In the world of databases, close-to-the-metal refers to database software that has an intimate knowledge of the hardware it runs on (the hardware RAM addresses and wider ‘instruction set’, if you want to get technical). The ‘intimacy’ of close-to-the-metal means that the database can squeeze more power out of the server hardware that it runs on. The trade-off is less flexibility and a degree of ‘lock-in’ to the hardware in question, but this precision engineering does deliver greater speed. So how much speed?
Millions and billions
ScyllaDB CEO of Dor Laor explains that the Scylla database can perform millions of Operations Per Second (OPS) on a single node (a node can mean a lot of things in computing, but in this case it’s a server). The company cites independent tests which show a cluster of Scylla database servers reading 1-billion Rows Per Second (RPS). The sum total here is more speed and more power from each server. This technology proposition won’t be the most efficient path for every use case — a smaller data set can use a traditional relational database — but for big data database workloads with huge numbers of data points, Scylla fits.
“For 99.9% of applications, Scylla delivers all the power a customer will ever need, on workloads that other NoSQL databases can’t touch – and at a fraction of the cost of an in-memory solution.”
CEO Laor asserts that Scylla is a good choice for high-throughput software applications (i.e. ones that channel a lot of data activity) and for database scenarios where the Service Level Agreement (SLA) dictates that it has to perform on a low-latency basis (i.e. with very little delay). Scylla is also good with high-density nodes i.e. servers that are tightly packed with a huge amount of data.
Node sprawl is when you’re using database instances in several places to segment and allocate different information workloads in different areas. Higher-density nodes means that there is lots of data in one place, which is convenient, but a bigger chunk to chew at any given moment in time.
The company is now looking to provide what it calls ‘high-density support’, meaning older parts of data that are fragmented across different temporary areas of storage are moved to long term storage nodes where they can reside more comfortably, more accurately… and for longer. This means being able to buy less overall short-term storage.
Comcast tunes into Scylla
Phil Zimich, Comcast senior director of software development and engineering explains his company’s move from the Cassandra database to Scylla. The company uses its X1 Platform to drive firmware to devices to upgrade them for the next television and voice services that it wants to deliver. Comcast manages 31 million devices in 15 million households, all managed at an individual account level. There are 21 different web services in the Comcast X1 Scheduler that deliver recordings to users when they want them played. Users also need to be able to cancel or change recordings and get reminders… this all takes 25 million account calculations per day, so this is the sort of use case that Scylla was created for. Comcast has, as result of its migration to Scylla gone from 962 nodes to 78 today.
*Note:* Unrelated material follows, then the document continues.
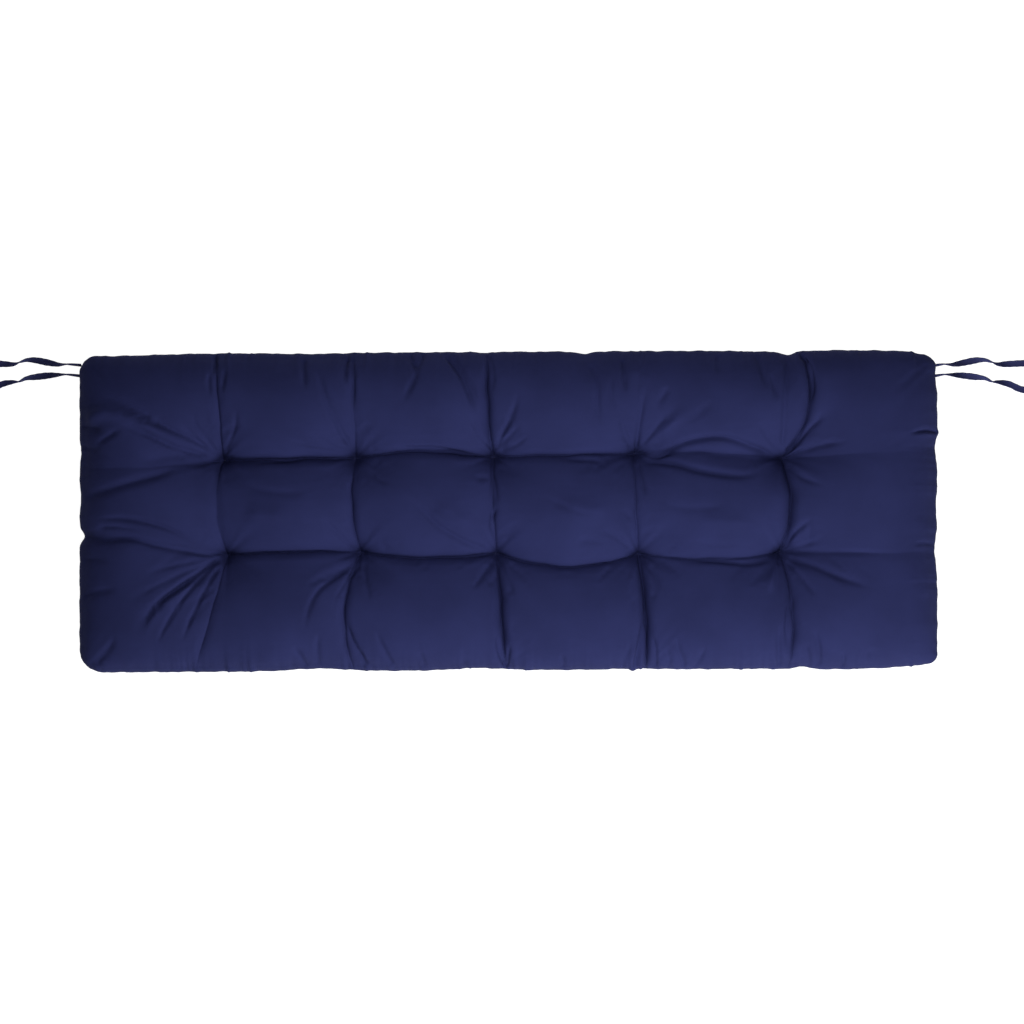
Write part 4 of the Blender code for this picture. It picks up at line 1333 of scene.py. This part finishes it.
# %% Strips with folded edges
# From one fold to the other: the place across, and how full the strip is there
HALF_SECTION = [
    (-1, 0), (-0.94, 0.62), (-0.82, 0.95), (-0.7, 0.9), (-0.62, 0.6), (-0.3, 0.52), (0, 0.5),
    (0.3, 0.52), (0.62, 0.6), (0.7, 0.9), (0.82, 0.95), (0.94, 0.62), (1, 0),
]
# Hand-folded edges aren't straight: how much the width changes, and how fast along the rings
WIDTH_WAVES = [(0.03, 0.9), (0.02, 0.37)]


def tie_section():
    """Half width and half thickness shares round the strip: thin in the middle, full at the folds."""
    shares = np.array(HALF_SECTION)
    return np.vstack([shares, shares[-2:0:-1] * [1, -1]])


def tie_rings(tie, section):
    """The strip's cross-section at every step along it."""
    middle, flat, thick, width = tie_frames(tie)
    number = np.arange(len(middle))
    wave = sum((amount * np.sin(number * pace) for amount, pace in WIDTH_WAVES), start=1)
    spread = flat[:, None, :] * section[None, :, :1] * (width * wave)[:, None, None] / 2
    bunched = TIE_THICKNESS * (1 + TIE_BUNCHING * (1 - width / TIE_WIDTH))
    fullness = thick[:, None, :] * section[None, :, 1:] * bunched[:, None, None] / 2
    rings = middle[:, None, :] + spread + fullness
    rings[..., 2] = np.maximum(rings[..., 2], 0)
    rings[..., 0] *= tie.side
    return rings


def build_tie(tie, material):
    section = tie_section()
    rings = tie_rings(tie, section)
    steps, count = rings.shape[:2]
    order = 1 if tie.side > 0 else -1
    faces = []
    for n in range(steps - 1):
        for k in range(count):
            a = n * count + k
            b = n * count + (k + 1) % count
            faces.append((a, b, b + count, a + count)[::order])
    last = (steps - 1) * count
    faces.append(tuple(range(count))[::-order])
    faces.append(tuple(last + k for k in range(count))[::order])
    name = tie.node + "_strip"
    mesh = bpy.data.meshes.new(name)
    mesh.from_pydata(rings.reshape(-1, 3).tolist(), [], faces)
    mesh.shade_smooth()
    run = np.repeat(np.arange(steps) * TIE_STEP, count)
    side = np.tile(section[:, 0] * TIE_WIDTH / 2, steps)
    set_cloth_map(mesh, np.stack([run, side], axis=1))
    mesh.materials.append(material)
    return add_object(name, mesh), float(steps - 1) * TIE_STEP


# The ties are the cushion's own navy cloth; this paler navy is painted light, a lit copy of the same colour
TIE_NAVY_PAINTED_PALER = (0.0275, 0.0310, 0.0970)
tie_cloth = woven_material("tie_cloth", TIE_NAVY_PAINTED_PALER, 0.12, 0.6)
for tie in TIES:
    strip, run_out = build_tie(tie, tie_cloth)
    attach(strip, "root")
    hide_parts(tie.node)
    print(strip.name, "cut", TIE_WIDTH, "by", round(run_out, 3), "faces", len(strip.data.polygons))

# %% [markdown]
# ## Thread tacks and the ties' stitches
#
# A tack is a few turns of strong thread, drawn tight and knotted, at the bottom of each tuft. The
# stitches on a tie are all alike as well. Such things are best made once and repeated, so each kind
# is one small node tree: it takes a mesh of points, sets a shape on each, and makes the result real.

# %% Thread material
THREAD_BLUE = (0.035, 0.040, 0.110)
THREAD_ROUGHNESS = 0.55
PLY_SCALE = 900.0
PLY_HEIGHT = 0.0001

thread = new_material("thread", THREAD_BLUE, THREAD_ROUGHNESS)
place = add_node(thread.node_tree, "ShaderNodeTexCoord")
ply = add_node(thread.node_tree, "ShaderNodeTexWave", bands_direction="DIAGONAL", Scale=PLY_SCALE)
bump = add_node(thread.node_tree, "ShaderNodeBump", Strength=0.5, Distance=PLY_HEIGHT)
wire(place, "Object", ply, "Vector")
wire(ply, "Fac", bump, "Height")
wire(bump, "Normal", shader_of(thread), "Normal")
print("thread nodes", len(thread.node_tree.nodes))


# %% Helpers for the node trees
def new_tree(name, numbers):
    """A node tree that takes a mesh and named numbers, with one place to send the result."""
    tree = bpy.data.node_groups.new(name, "GeometryNodeTree")
    tree.interface.new_socket("Points", in_out="INPUT", socket_type="NodeSocketGeometry")
    for label, value in numbers.items():
        socket = tree.interface.new_socket(label, in_out="INPUT", socket_type="NodeSocketFloat")
        socket.default_value = value
    tree.interface.new_socket("Thread", in_out="INPUT", socket_type="NodeSocketMaterial")
    tree.interface.new_socket("Result", in_out="OUTPUT", socket_type="NodeSocketGeometry")
    return tree, tree.nodes.new("NodeGroupInput"), tree.nodes.new("NodeGroupOutput")


def finish_tree(tree, start, end, shape, output):
    """Sets the shape on every point with its own turn, makes the copies real and paints them."""
    spots = add_node(tree, "GeometryNodeMeshToPoints")
    turn = add_node(tree, "GeometryNodeInputNamedAttribute", data_type="FLOAT_VECTOR", Name="turn")
    copies = add_node(tree, "GeometryNodeInstanceOnPoints")
    real = add_node(tree, "GeometryNodeRealizeInstances")
    paint = add_node(tree, "GeometryNodeSetMaterial")
    wire(start, "Points", spots, "Mesh")
    wire(spots, "Points", copies, "Points")
    wire(shape, output, copies, "Instance")
    wire(turn, "Attribute", copies, "Rotation")
    wire(copies, "Instances", real, "Geometry")
    wire(real, "Geometry", paint, "Geometry")
    wire(start, "Thread", paint, "Material")
    wire(paint, "Geometry", end, "Result")


def repeat_on_points(name, tree, numbers, points, turns):
    """Runs the tree on a mesh of points, each with its own turn, and gives back a plain mesh piece."""
    mesh = bpy.data.meshes.new(name + "_points")
    mesh.from_pydata([tuple(point) for point in points], [], [])
    mesh.attributes.new("turn", "FLOAT_VECTOR", "POINT").data.foreach_set("vector", np.ravel(turns))
    carrier = add_object(name + "_points", mesh)
    modifier = carrier.modifiers.new("repeat", "NODES")
    modifier.node_group = tree
    for item in tree.interface.items_tree:
        if item.in_out == "INPUT" and item.name in numbers:
            modifier[item.identifier] = numbers[item.name]
    depsgraph = bpy.context.evaluated_depsgraph_get()
    real = bpy.data.meshes.new_from_object(carrier.evaluated_get(depsgraph), depsgraph=depsgraph)
    carrier.modifiers.clear()
    bpy.data.objects.remove(carrier)
    real.shade_smooth()
    return add_object(name, real)


# %% Ten thread tacks
TACK = {"Thread radius": 0.00045, "Inner radius": 0.0019, "Outer radius": 0.0030, "Height": 0.0014}
TACK_ROUNDS = 3.5
# A tack leans by up to this angle, in radians
TACK_LEAN = 0.12


def tack_tree():
    """A coil of thread with a few rounds."""
    tree, start, end = new_tree("thread_tack", TACK)
    coil = add_node(tree, "GeometryNodeCurveSpiral", Resolution=20, Rotations=TACK_ROUNDS)
    profile = add_node(tree, "GeometryNodeCurvePrimitiveCircle", Resolution=8)
    wound = add_node(tree, "GeometryNodeCurveToMesh")
    wound.inputs["Fill Caps"].default_value = True
    wire(start, "Outer radius", coil, "Start Radius")
    wire(start, "Inner radius", coil, "End Radius")
    wire(start, "Height", coil, "Height")
    wire(start, "Thread radius", profile, "Radius")
    wire(coil, "Curve", wound, "Curve")
    wire(profile, "Curve", wound, "Profile Curve")
    finish_tree(tree, start, end, wound, "Mesh")
    return tree


def nearest_top_point(x, y):
    gap = np.hypot(plan_x - x, plan_y - y)
    return top_points[np.unravel_index(gap.argmin(), gap.shape)]


tack_points = [nearest_top_point(x, y) + [0, 0, TACK["Thread radius"]] for x, y in TUFTS]
tack_turns = [(TACK_LEAN * math.sin(n * 2.1), TACK_LEAN * math.cos(n * 1.7), n * 1.3)
              for n in range(len(TUFTS))]
tacks = repeat_on_points("thread_tacks", tack_tree(), TACK | {"Thread": thread}, tack_points, tack_turns)
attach(tacks, "root")
print("tacks", len(TUFTS), "faces", len(tacks.data.polygons))

# %% A line of stitches on each tie
STITCH = {"Thread radius": 0.0002, "Length": 0.0021}
# One stitch to so many steps of the strip, and how many steps stay free at its start and end
STITCH_PITCH = 2
FREE_STEPS = (3, 2)
# The line of stitches as a share of the way from the middle to the fold, and how deep it lies
STITCH_SHARE = 0.76
STITCH_DEPTH = 0.46


def stitch_tree():
    """A long bead: the part of a stitch that shows."""
    tree, start, end = new_tree("stitch", STITCH)
    bead = add_node(tree, "GeometryNodeMeshUVSphere", Segments=8, Rings=6, Radius=1.0)
    size = add_node(tree, "ShaderNodeCombineXYZ")
    half = add_node(tree, "ShaderNodeMath", operation="MULTIPLY")
    half.inputs[1].default_value = 0.5
    shape = add_node(tree, "GeometryNodeTransform")
    wire(start, "Length", half, 0)
    wire(half, "Value", size, "X")
    wire(start, "Thread radius", size, "Y")
    wire(start, "Thread radius", size, "Z")
    wire(bead, "Mesh", shape, "Geometry")
    wire(size, "Vector", shape, "Scale")
    finish_tree(tree, start, end, shape, "Geometry")
    return tree


def stitch_places(tie):
    """Both faces of the strip, along the fold that is sewn shut."""
    middle, flat, thick, width = tie_frames(tie)
    picked = slice(FREE_STEPS[0], len(middle) - FREE_STEPS[1], STITCH_PITCH)
    along = np.gradient(middle, axis=0)
    places = []
    turns = []
    fold = middle + flat * (width * STITCH_SHARE / 2)[:, None]
    for face in (-1, 1):
        line = fold + thick * face * TIE_THICKNESS * STITCH_DEPTH
        for place, run in zip(line[picked], along[picked]):
            if place[2] > STITCH["Thread radius"]:
                heading = math.atan2(run[1], run[0] * tie.side)
                places.append((place[0] * tie.side, place[1], place[2]))
                turns.append((0, -math.atan2(run[2], math.hypot(run[0], run[1])), heading))
    return places, turns


stitches = stitch_tree()
for tie in TIES:
    places, turns = stitch_places(tie)
    line = repeat_on_points(tie.node + "_stitches", stitches, STITCH | {"Thread": thread}, places, turns)
    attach(line, "root")
    print(line.name, len(places), "stitches")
For the Scylla database to be able to do what it does and ‘waste’ less hardware it takes maximum advantage of all the processing (CPU) power and RAM available to it in the given computing environment. One additional techniques here is the use of what is known as incremental compaction. This is the process by which data is updated and deleted so that an organization can take advantage of the most efficient method of storage. Different compaction processes run on different compaction strategies. But ultimately, an inefficient compaction process might see the database reserving as much as 50% of its space for this process, rather than using it more efficiently and dedicating it to actual storage.
“It’s also important to remember that the more data you write to a database, the more ‘data debt’ you create in terms of the data that has to go into the queue for analytics and/or ultimate storage. So if this scenario leads to too much data sitting in the queue, then the database itself suffers a loss of performance. We know that different workloads will exist for the database, so the database has to be able to prioritize processing of more mission critical real-time processes over other less critical ones,” said Scylla CEO Laor.
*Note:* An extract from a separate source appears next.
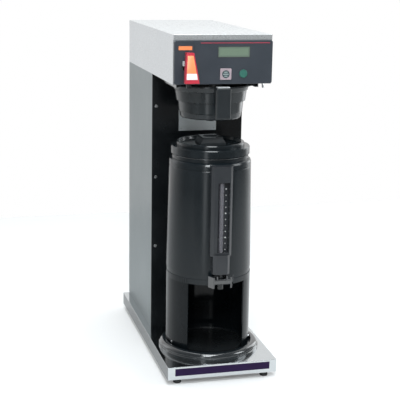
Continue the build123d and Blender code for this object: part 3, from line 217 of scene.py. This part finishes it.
brushedInDepth = (1, 0.03, 1)
brushedUpright = (1, 1, 0.03)
steelLooks = dict(
    hoodSteel=dict(color=(0.54, 0.565, 0.585), grain=brushedInDepth),
    # the hood's top is a lighter copy of the hood's steel: painted light on the top
    coverSteel=dict(color=(0.74, 0.765, 0.775), grain=brushedInDepth, metallic=0.85, edge=0.8),
    # the trunk's side is a much darker copy of the same stainless steel: painted shade
    trunkSteel=dict(color=(0.245, 0.28, 0.29), grain=brushedUpright, rough=(0.26, 0.36), edge=0.8),
    # baseSteel carries painted shade: its faces that look to the left, against X, are darker
    baseSteel=dict(color=(0.69, 0.72, 0.735), grain=brushedInDepth, rough=(0.09, 0.15), bump=0.01,
                   edge=0.75, paintedShadeFaces=[("X", 0.7, 0.4)]),
    insideSteel=dict(color=(0.55, 0.56, 0.57), grain=(1, 1, 0.05), rough=(0.3, 0.45)),
    plateAluminium=dict(color=(0.62, 0.66, 0.67), grain=(0.05, 1, 1), rough=(0.4, 0.55)),
)
metalLooks = dict(
    screwSteel=dict(color=(0.5, 0.51, 0.52), rough=(0.2, 0.35)),
    polishedChrome=dict(color=(0.78, 0.79, 0.80), rough=(0.08, 0.16)),
    darkChrome=dict(color=(0.12, 0.125, 0.13), rough=(0.12, 0.22)),
    warmBrass=dict(color=(0.62, 0.45, 0.2), rough=(0.25, 0.4)),
    copperTube=dict(color=(0.62, 0.3, 0.18), rough=(0.25, 0.4)),
)
plasticLooks = dict(
    frontPaint=dict(color=(0.0055, 0.0068, 0.0078), rough=(0.16, 0.24), grain=260, tint=0.3,
                    specular=0.35),
    panelFilm=dict(color=(0.032, 0.039, 0.049), rough=(0.34, 0.44), grain=1400, tint=0.06),
    funnelPlastic=dict(color=(0.011, 0.0155, 0.018), rough=(0.17, 0.25), grain=500, tint=0.2),
    handlePlastic=dict(color=(0.010, 0.0132, 0.0155), rough=(0.26, 0.36), grain=900, tint=0.2,
                       depth=0.00003),
    housingPlastic=dict(color=(0.026, 0.029, 0.033), rough=(0.2, 0.28), grain=1000, tint=0.12),
    serverPlastic=dict(color=(0.005, 0.0085, 0.011), rough=(0.17, 0.24), grain=1100, tint=0.15,
                       depth=0.00003, specular=0.38),
    standPlastic=dict(color=(0.0045, 0.0065, 0.008), rough=(0.07, 0.12), grain=700, tint=0.2,
                      specular=0.2),
    discPlastic=dict(color=(0.010, 0.0135, 0.016), rough=(0.10, 0.16), grain=700, tint=0.2,
                     specular=0.8, coat=0.35, coatRough=0.14),
    lidPlastic=dict(color=(0.007, 0.0105, 0.0128), rough=(0.12, 0.2), grain=800, tint=0.2,
                    depth=0.00003, specular=0.35),
    gripPlastic=dict(color=(0.030, 0.035, 0.038), rough=(0.12, 0.2), grain=800, tint=0.15,
                     depth=0.00003, specular=0.8),
    leverPlastic=dict(color=(0.02, 0.022, 0.024), rough=(0.06, 0.12), grain=700, tint=0.2,
                      specular=0.8, coat=1.0, coatRough=0.05),
    tapPlastic=dict(color=(0.010, 0.012, 0.013), rough=(0.2, 0.3), grain=700, tint=0.2,
                    depth=0.00003),
    trayPlastic=dict(color=(0.009, 0.0105, 0.0115), rough=(0.2, 0.3), grain=700, tint=0.25,
                     depth=0.00004),
    footRubber=dict(color=(0.014, 0.015, 0.016), rough=(0.6, 0.75), grain=600, tint=0.25,
                    depth=0.0002),
    stripFilm=dict(color=(0.017, 0.006, 0.041), rough=(0.3, 0.4), grain=1300, tint=0.12,
                   specular=0.15),
    redPlastic=dict(color=(0.43, 0.025, 0.045), rough=(0.2, 0.3), grain=800, tint=0.06,
                    depth=0.00003, coat=0.25),
    orangeFilm=dict(color=(0.80, 0.26, 0.10), rough=(0.3, 0.4), grain=1300, tint=0.06),
    whiteFilm=dict(color=(0.78, 0.72, 0.72), rough=(0.3, 0.4), grain=1300, tint=0.05),
    stripeRed=dict(color=(0.36, 0.04, 0.07), rough=(0.3, 0.4), grain=1300, tint=0.08),
    greyButton=dict(color=(0.36, 0.29, 0.32), rough=(0.35, 0.45), grain=1200, tint=0.06),
    greenButton=dict(color=(0.029, 0.128, 0.10), rough=(0.35, 0.45), grain=1200, tint=0.1),
    symbolDark=dict(color=(0.035, 0.062, 0.068), rough=(0.35, 0.45), grain=1200, tint=0.1),
    symbolPale=dict(color=(0.34, 0.40, 0.40), rough=(0.35, 0.45), grain=1200, tint=0.06),
    tickWhite=dict(color=(0.92, 0.94, 0.95), rough=(0.4, 0.5), grain=1200, tint=0.05),
    # pale grey of the painted highlight pieces by the faucet and on the funnel's handle
    paleGrey=dict(color=(0.50, 0.52, 0.53), rough=(0.25, 0.35), grain=900, tint=0.05),
    lineRose=dict(color=(0.42, 0.20, 0.24), rough=(0.3, 0.4), grain=900, tint=0.08),
    boardGreen=dict(color=(0.03, 0.13, 0.06), rough=(0.4, 0.5), grain=500, tint=0.2,
                    depth=0.00006),
    innerPlastic=dict(color=(0.03, 0.033, 0.035), rough=(0.45, 0.55), grain=900, tint=0.2,
                      depth=0.00005),
)
for maker, looks in ((brushedSteel, steelLooks), (castMetal, metalLooks), (plastic, plasticLooks)):
    for name, look in looks.items():
        maker(name, **look)
clearTube("gaugeClear", (0.17, 0.17, 0.19))
windowLow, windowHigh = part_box("display_window")
# edge is the colour of the painted shade along the display's border
displayGreen("displayFilm", windowLow, windowHigh,
             glass=(0.145, 0.205, 0.145), edge=(0.09, 0.11, 0.10))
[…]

So have we really been ‘wasteful’ in terms of our software’s use of hardware in the past? In some cases yes… and these will now show themselves more prevalently in data consumption cases where the need to elevate for scale (sometimes massive scale) comes to the fore. Think about your smart home heating, air-conditioning or security system with its sensors and in-home cameras. These types of apps typically offer one day of video playback snapshots for free, but users have to pay for 30-days or more. When users start to sign up for these services in huge numbers, then the real scale up challenge occurs.
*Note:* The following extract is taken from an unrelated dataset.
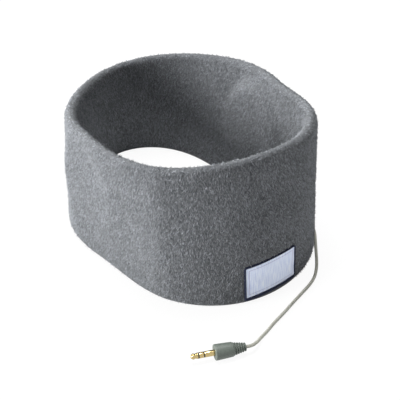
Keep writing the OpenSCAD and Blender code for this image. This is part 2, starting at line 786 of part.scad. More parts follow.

“Servers will fail. So if your software system is distributed over 365 server nodes, then let’s say that there is a failure potential of one node per day. If your software system is distributed over 10 nodes in a massively more dense environment, then the mean time between failure of each server is logically less, because the server estate is smaller. Failures do still happen, but with modern software tools to assist in backup and recovery, the whole process can be managed in a more tightly controlled environment,” said Laor.
In the past, we didn’t always think about working to optimise systems because another processor would come along and deliver such a large incremental increase in processing power that it wasn’t worth the human developer time. Now, with Moore’s Law on its death bed, it’s more important to think about creating more efficient, less wasteful software architectures.
Wake-up call for ALL-efficiencies?
Could this drive be coming at the right time? After all, Generation Z is ‘woke’ enough to make sure that we address climate change and global waste in ways that we might not have considered a decade or so ago. Perhaps it’s only appropriate that we also think about software’s hardware consumption habit and make that more eco-friendly?
Even if it doesn’t quite cut down the carbon footprint in the same way as fewer airline flights and recycling plastic bags, more efficient use of any resource is ultimately still a good thing, surely.